BGC Partners Menkul Kıymetler başekonomisti Özgür Altuğ’un notuna göre; Türkiye ihracatının yüzde 10’unu (Yaklaşık 14 milyar dolar) Almanya’ya yaparken, 22 milyar dolar ile en büyük ithalatı yaptığımız 2. ülke. 4 milyon Alman turisti ağırlarken, geçtiğimiz 15 yılda 8.9 milyar dolarlık doğrudan yatırım Almanya’dan gelmiş. Bu denli yakın ekonomik ilişkilerimiz olan Almanya ile yaşanan gerilim, Alman Dış İşleri bakanının Alman vatandaşlarının Türkiye’ye ziyaretlerine uyarı getirmesine, iş yapma ortamının güçleştiğine ve hatta ilişkilerin bu şekilde yürümeyeceğine kadar varan açıklamalar yapmasına kadar vardı. Almanya’yı terör örgütlerine destek vermekle suçlayan hükümetin bunu aleni olarak yapması ilişkilerdeki gerilimi; kapalı kapıların ardından, medyanın önüne getirdi.  

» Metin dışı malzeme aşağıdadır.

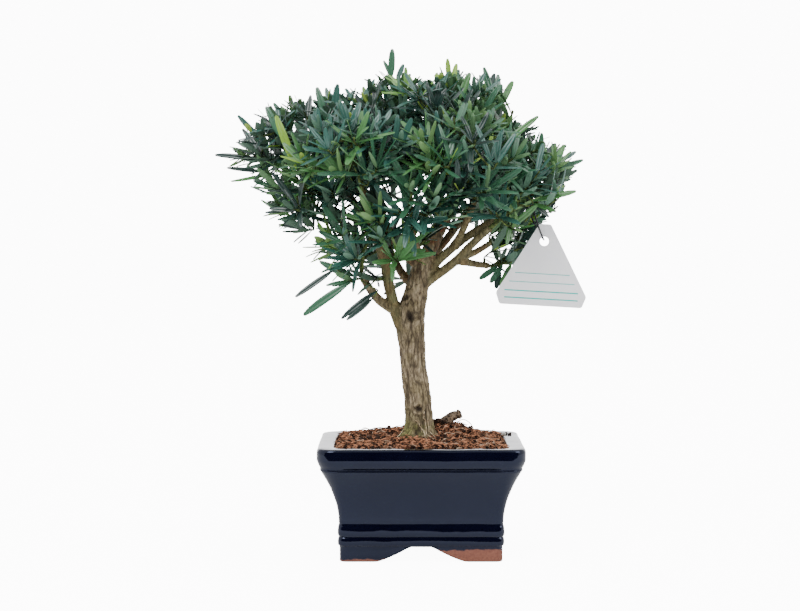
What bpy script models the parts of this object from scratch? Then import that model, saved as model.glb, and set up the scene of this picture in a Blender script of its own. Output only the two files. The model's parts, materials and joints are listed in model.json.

Almanya ile yaşanan bu gerilim; AB üyelik müzakerelerinin kopmasına kadar varabilir. Zira Almanya, partnerleriyle bunu görüşeceğini ima ediyor. Önümüzdeki dönem için önemli bir risk BIST’te fiyatlanıyor mu? Korkarım hayır. Katar’ı ciddiye almayan piyasalar, Almanya ile yaşanan sorunu Katar meselesine “benzeterek” umursamıyor olabilir.
 
Tıpkı 2012 yılında Suriye meselesini de pek fazla ka’ale almadığı gibi… Kısa vadede küresel piyasalardaki iyimserlik ve “balık hafızası” ile Suriye’deki riskleri göz ardı eden piyasa katılımcıları sonraki yıllarda bunun etkilerinin ne denli ağır olduğunu, Türkiye’nin birkaç yıl süren “negatif ayrışmaya” uğrattığını yine unutuyorlar.